-- Start --

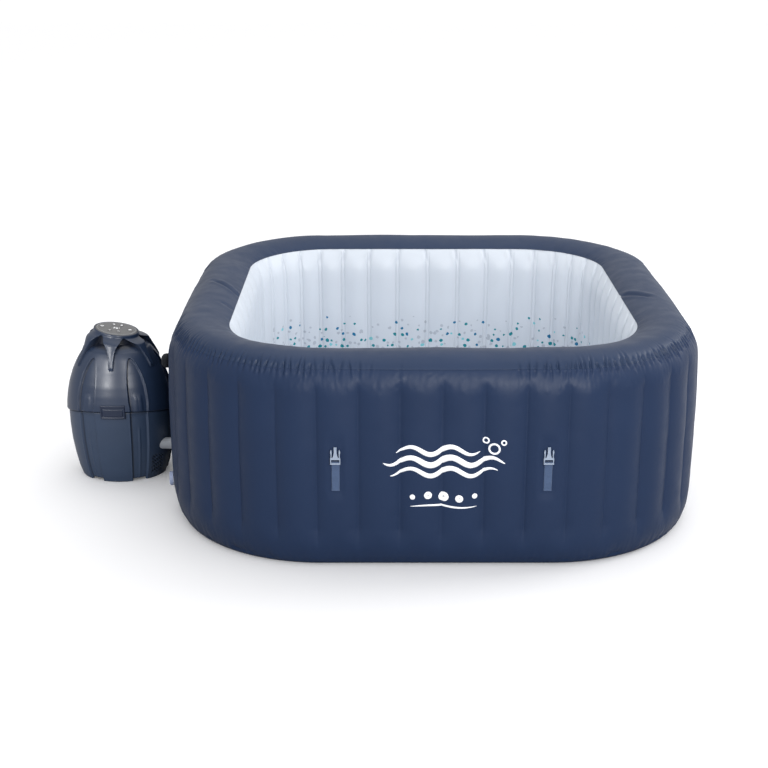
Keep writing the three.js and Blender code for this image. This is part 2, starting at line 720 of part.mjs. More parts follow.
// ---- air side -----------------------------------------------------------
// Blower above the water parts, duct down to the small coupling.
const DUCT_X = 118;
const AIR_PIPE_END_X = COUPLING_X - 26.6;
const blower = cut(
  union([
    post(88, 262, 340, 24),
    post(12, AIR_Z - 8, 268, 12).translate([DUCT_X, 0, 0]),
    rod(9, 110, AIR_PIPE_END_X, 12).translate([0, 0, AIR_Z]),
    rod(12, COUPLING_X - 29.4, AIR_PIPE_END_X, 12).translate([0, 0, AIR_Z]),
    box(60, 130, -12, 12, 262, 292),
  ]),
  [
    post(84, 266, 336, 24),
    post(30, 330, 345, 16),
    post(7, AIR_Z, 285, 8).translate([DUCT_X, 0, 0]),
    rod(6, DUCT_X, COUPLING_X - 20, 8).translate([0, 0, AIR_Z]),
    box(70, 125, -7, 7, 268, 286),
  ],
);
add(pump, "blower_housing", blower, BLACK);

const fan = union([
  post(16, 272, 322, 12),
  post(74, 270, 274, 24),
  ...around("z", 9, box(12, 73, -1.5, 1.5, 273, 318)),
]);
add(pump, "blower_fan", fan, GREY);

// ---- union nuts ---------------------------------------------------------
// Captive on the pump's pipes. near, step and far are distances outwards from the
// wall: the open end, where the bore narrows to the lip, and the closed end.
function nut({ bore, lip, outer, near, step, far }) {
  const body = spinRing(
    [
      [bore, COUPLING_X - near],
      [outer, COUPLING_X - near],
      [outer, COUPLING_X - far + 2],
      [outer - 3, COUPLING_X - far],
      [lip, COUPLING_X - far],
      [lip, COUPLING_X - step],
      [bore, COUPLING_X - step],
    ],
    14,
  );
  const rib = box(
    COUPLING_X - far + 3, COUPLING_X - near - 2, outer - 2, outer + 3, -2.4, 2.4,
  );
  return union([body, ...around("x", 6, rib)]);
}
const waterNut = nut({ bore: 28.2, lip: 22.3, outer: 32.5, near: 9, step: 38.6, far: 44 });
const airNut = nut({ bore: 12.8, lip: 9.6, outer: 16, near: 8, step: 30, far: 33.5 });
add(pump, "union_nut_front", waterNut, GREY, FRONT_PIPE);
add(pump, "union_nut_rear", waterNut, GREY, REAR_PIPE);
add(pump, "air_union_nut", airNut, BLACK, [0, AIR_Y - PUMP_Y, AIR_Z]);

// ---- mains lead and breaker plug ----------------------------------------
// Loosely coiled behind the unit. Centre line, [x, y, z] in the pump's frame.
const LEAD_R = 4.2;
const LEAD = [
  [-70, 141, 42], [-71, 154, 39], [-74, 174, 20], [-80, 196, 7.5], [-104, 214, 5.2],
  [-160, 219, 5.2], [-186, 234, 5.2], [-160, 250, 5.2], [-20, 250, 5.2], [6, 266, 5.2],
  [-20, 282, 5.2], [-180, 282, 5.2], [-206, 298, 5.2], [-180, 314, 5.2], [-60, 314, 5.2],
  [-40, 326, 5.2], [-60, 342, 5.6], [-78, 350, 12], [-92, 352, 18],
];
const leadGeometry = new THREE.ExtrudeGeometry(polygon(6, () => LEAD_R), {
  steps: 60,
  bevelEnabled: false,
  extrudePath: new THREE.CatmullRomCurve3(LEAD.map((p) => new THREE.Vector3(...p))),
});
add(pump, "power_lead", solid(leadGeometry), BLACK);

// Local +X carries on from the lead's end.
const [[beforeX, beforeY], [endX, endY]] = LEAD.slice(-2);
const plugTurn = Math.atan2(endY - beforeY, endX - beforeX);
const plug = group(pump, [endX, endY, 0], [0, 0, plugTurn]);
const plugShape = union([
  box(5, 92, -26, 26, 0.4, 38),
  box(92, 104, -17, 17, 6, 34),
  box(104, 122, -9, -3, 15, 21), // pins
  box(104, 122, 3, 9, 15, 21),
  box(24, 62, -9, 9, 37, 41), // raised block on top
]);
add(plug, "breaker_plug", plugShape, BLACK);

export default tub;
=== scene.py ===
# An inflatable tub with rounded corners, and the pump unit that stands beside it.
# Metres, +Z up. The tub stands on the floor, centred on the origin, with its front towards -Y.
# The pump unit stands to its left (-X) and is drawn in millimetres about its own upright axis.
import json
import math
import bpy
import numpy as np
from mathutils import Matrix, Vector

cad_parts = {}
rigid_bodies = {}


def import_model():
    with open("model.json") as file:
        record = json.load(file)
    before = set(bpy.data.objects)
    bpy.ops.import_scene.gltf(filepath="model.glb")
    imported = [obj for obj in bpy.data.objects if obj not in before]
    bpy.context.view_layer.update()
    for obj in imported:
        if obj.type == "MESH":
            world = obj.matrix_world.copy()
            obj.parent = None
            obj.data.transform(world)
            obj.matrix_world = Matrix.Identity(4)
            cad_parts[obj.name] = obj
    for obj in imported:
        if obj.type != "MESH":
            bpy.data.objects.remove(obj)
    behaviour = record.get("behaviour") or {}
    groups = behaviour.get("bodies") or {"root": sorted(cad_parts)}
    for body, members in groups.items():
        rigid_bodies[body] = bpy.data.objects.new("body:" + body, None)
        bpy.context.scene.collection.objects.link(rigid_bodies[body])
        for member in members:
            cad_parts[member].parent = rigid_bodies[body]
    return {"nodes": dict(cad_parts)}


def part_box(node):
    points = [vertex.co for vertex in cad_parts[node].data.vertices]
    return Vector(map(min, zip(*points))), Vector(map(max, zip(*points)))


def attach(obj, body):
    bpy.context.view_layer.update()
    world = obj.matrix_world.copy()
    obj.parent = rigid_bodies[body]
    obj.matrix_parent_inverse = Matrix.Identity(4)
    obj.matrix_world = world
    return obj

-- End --

● **SHORT TASK**
Write out the material from the first line to the last, exactly.

● **ANSWER TO THE EXERCISE**
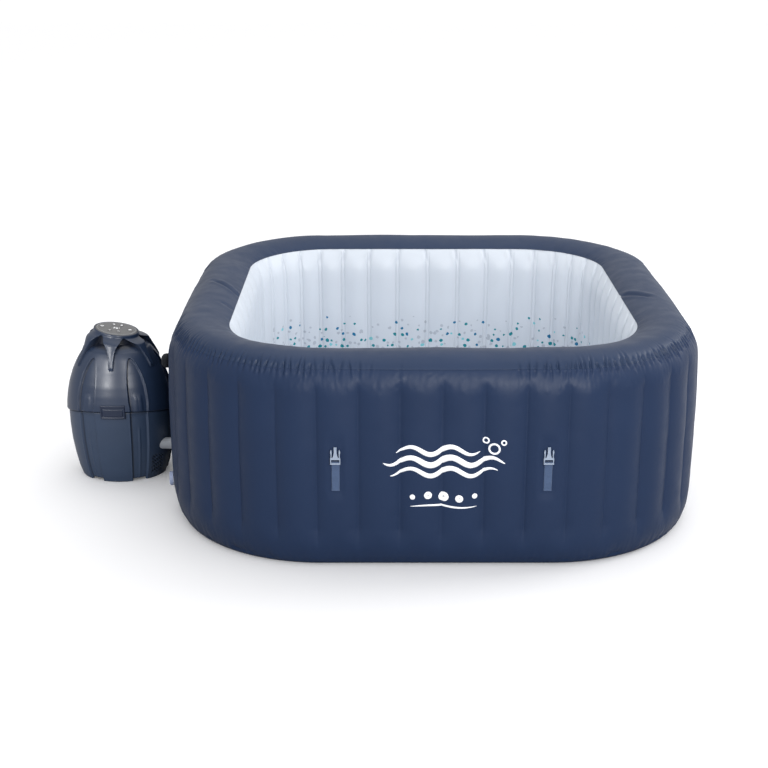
Keep writing the three.js and Blender code for this image. This is part 2, starting at line 720 of part.mjs. More parts follow.
// ---- air side -----------------------------------------------------------
// Blower above the water parts, duct down to the small coupling.
const DUCT_X = 118;
const AIR_PIPE_END_X = COUPLING_X - 26.6;
const blower = cut(
  union([
    post(88, 262, 340, 24),
    post(12, AIR_Z - 8, 268, 12).translate([DUCT_X, 0, 0]),
    rod(9, 110, AIR_PIPE_END_X, 12).translate([0, 0, AIR_Z]),
    rod(12, COUPLING_X - 29.4, AIR_PIPE_END_X, 12).translate([0, 0, AIR_Z]),
    box(60, 130, -12, 12, 262, 292),
  ]),
  [
    post(84, 266, 336, 24),
    post(30, 330, 345, 16),
    post(7, AIR_Z, 285, 8).translate([DUCT_X, 0, 0]),
    rod(6, DUCT_X, COUPLING_X - 20, 8).translate([0, 0, AIR_Z]),
    box(70, 125, -7, 7, 268, 286),
  ],
);
add(pump, "blower_housing", blower, BLACK);

const fan = union([
  post(16, 272, 322, 12),
  post(74, 270, 274, 24),
  ...around("z", 9, box(12, 73, -1.5, 1.5, 273, 318)),
]);
add(pump, "blower_fan", fan, GREY);

// ---- union nuts ---------------------------------------------------------
// Captive on the pump's pipes. near, step and far are distances outwards from the
// wall: the open end, where the bore narrows to the lip, and the closed end.
function nut({ bore, lip, outer, near, step, far }) {
  const body = spinRing(
    [
      [bore, COUPLING_X - near],
      [outer, COUPLING_X - near],
      [outer, COUPLING_X - far + 2],
      [outer - 3, COUPLING_X - far],
      [lip, COUPLING_X - far],
      [lip, COUPLING_X - step],
      [bore, COUPLING_X - step],
    ],
    14,
  );
  const rib = box(
    COUPLING_X - far + 3, COUPLING_X - near - 2, outer - 2, outer + 3, -2.4, 2.4,
  );
  return union([body, ...around("x", 6, rib)]);
}
const waterNut = nut({ bore: 28.2, lip: 22.3, outer: 32.5, near: 9, step: 38.6, far: 44 });
const airNut = nut({ bore: 12.8, lip: 9.6, outer: 16, near: 8, step: 30, far: 33.5 });
add(pump, "union_nut_front", waterNut, GREY, FRONT_PIPE);
add(pump, "union_nut_rear", waterNut, GREY, REAR_PIPE);
add(pump, "air_union_nut", airNut, BLACK, [0, AIR_Y - PUMP_Y, AIR_Z]);

// ---- mains lead and breaker plug ----------------------------------------
// Loosely coiled behind the unit. Centre line, [x, y, z] in the pump's frame.
const LEAD_R = 4.2;
const LEAD = [
  [-70, 141, 42], [-71, 154, 39], [-74, 174, 20], [-80, 196, 7.5], [-104, 214, 5.2],
  [-160, 219, 5.2], [-186, 234, 5.2], [-160, 250, 5.2], [-20, 250, 5.2], [6, 266, 5.2],
  [-20, 282, 5.2], [-180, 282, 5.2], [-206, 298, 5.2], [-180, 314, 5.2], [-60, 314, 5.2],
  [-40, 326, 5.2], [-60, 342, 5.6], [-78, 350, 12], [-92, 352, 18],
];
const leadGeometry = new THREE.ExtrudeGeometry(polygon(6, () => LEAD_R), {
  steps: 60,
  bevelEnabled: false,
  extrudePath: new THREE.CatmullRomCurve3(LEAD.map((p) => new THREE.Vector3(...p))),
});
add(pump, "power_lead", solid(leadGeometry), BLACK);

// Local +X carries on from the lead's end.
const [[beforeX, beforeY], [endX, endY]] = LEAD.slice(-2);
const plugTurn = Math.atan2(endY - beforeY, endX - beforeX);
const plug = group(pump, [endX, endY, 0], [0, 0, plugTurn]);
const plugShape = union([
  box(5, 92, -26, 26, 0.4, 38),
  box(92, 104, -17, 17, 6, 34),
  box(104, 122, -9, -3, 15, 21), // pins
  box(104, 122, 3, 9, 15, 21),
  box(24, 62, -9, 9, 37, 41), // raised block on top
]);
add(plug, "breaker_plug", plugShape, BLACK);

export default tub;
=== scene.py ===
# An inflatable tub with rounded corners, and the pump unit that stands beside it.
# Metres, +Z up. The tub stands on the floor, centred on the origin, with its front towards -Y.
# The pump unit stands to its left (-X) and is drawn in millimetres about its own upright axis.
import json
import math
import bpy
import numpy as np
from mathutils import Matrix, Vector

cad_parts = {}
rigid_bodies = {}


def import_model():
    with open("model.json") as file:
        record = json.load(file)
    before = set(bpy.data.objects)
    bpy.ops.import_scene.gltf(filepath="model.glb")
    imported = [obj for obj in bpy.data.objects if obj not in before]
    bpy.context.view_layer.update()
    for obj in imported:
        if obj.type == "MESH":
            world = obj.matrix_world.copy()
            obj.parent = None
            obj.data.transform(world)
            obj.matrix_world = Matrix.Identity(4)
            cad_parts[obj.name] = obj
    for obj in imported:
        if obj.type != "MESH":
            bpy.data.objects.remove(obj)
    behaviour = record.get("behaviour") or {}
    groups = behaviour.get("bodies") or {"root": sorted(cad_parts)}
    for body, members in groups.items():
        rigid_bodies[body] = bpy.data.objects.new("body:" + body, None)
        bpy.context.scene.collection.objects.link(rigid_bodies[body])
        for member in members:
            cad_parts[member].parent = rigid_bodies[body]
    return {"nodes": dict(cad_parts)}


def part_box(node):
    points = [vertex.co for vertex in cad_parts[node].data.vertices]
    return Vector(map(min, zip(*points))), Vector(map(max, zip(*points)))


def attach(obj, body):
    bpy.context.view_layer.update()
    world = obj.matrix_world.copy()
    obj.parent = rigid_bodies[body]
    obj.matrix_parent_inverse = Matrix.Identity(4)
    obj.matrix_world = world
    return obj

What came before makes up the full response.